Mutt was also among the first of a staple for the comics pages – the hapless schemer. Always looking for a buck, failing at the serial jobs he tries, the early Mutt conspires with Jeff (who is usually more flush) just to score a much-needed meal. Well evolved from the early simpletons of comics like F.O. Opper’s Happy Hooligan’ and Ed Carey’s Simon Simple, Mutt was like Harriman’s Baron Bean and Goldberg’s Boob, the American always on the make but falling short, working the angles unsuccessfully at the margins of America’s booming modern economy. The rising middle classes at whom 20th Century newspapers generally were aimed seemed to delight in the misfired ambitions of characters like Baron and Mutt, later Moon Mullins, Bobo Baxter and to some degree Andy Gump. It is a figure that extends into Laurel and Hardy, Abbott and Costello, Chester Riley and Ralph Kramden. Failed ambition is often leavened ironically with empty bravado and inflated self-confidence. It is light satire of America’s core tropes: social and economic ambition, masculinity, mobility, looking for the main chance.

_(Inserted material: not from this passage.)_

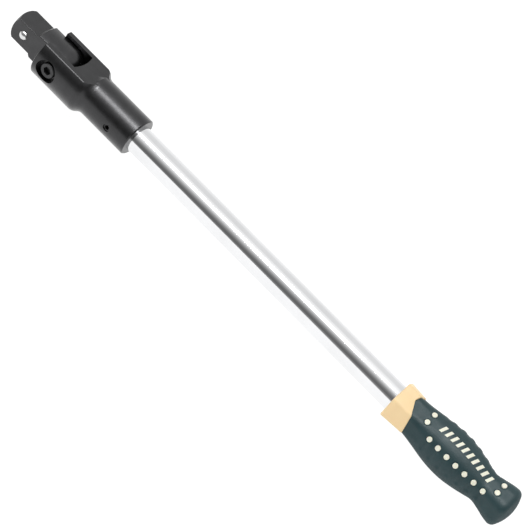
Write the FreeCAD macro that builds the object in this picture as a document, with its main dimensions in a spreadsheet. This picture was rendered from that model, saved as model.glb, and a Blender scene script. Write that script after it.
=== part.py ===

The candor of Mutt and Jeff is in full display in 1918 when the duo scheme to dodge the draft.

Kat and Mouse: Herriman’s Creative Absurdism

Herriman enjoyed calling attention to the absurdities of his own strip. In these dailies (1919) he also uses his signature device of changing the background landscape from panel to panel. All together Herriman is creating an absurdist space in which Krazy, Ignatz and the Coconino County cast focus on language and interpersonal dynamics.

The unique aesthetic of the comic strip is its ability to create an immersive environment through visual style, composition and character that we fall into for less than a minute a day across three or four sequential panels. Herriman used the full palette available to those panels to ground us in his characters by making the physical environment disorienting and fluid.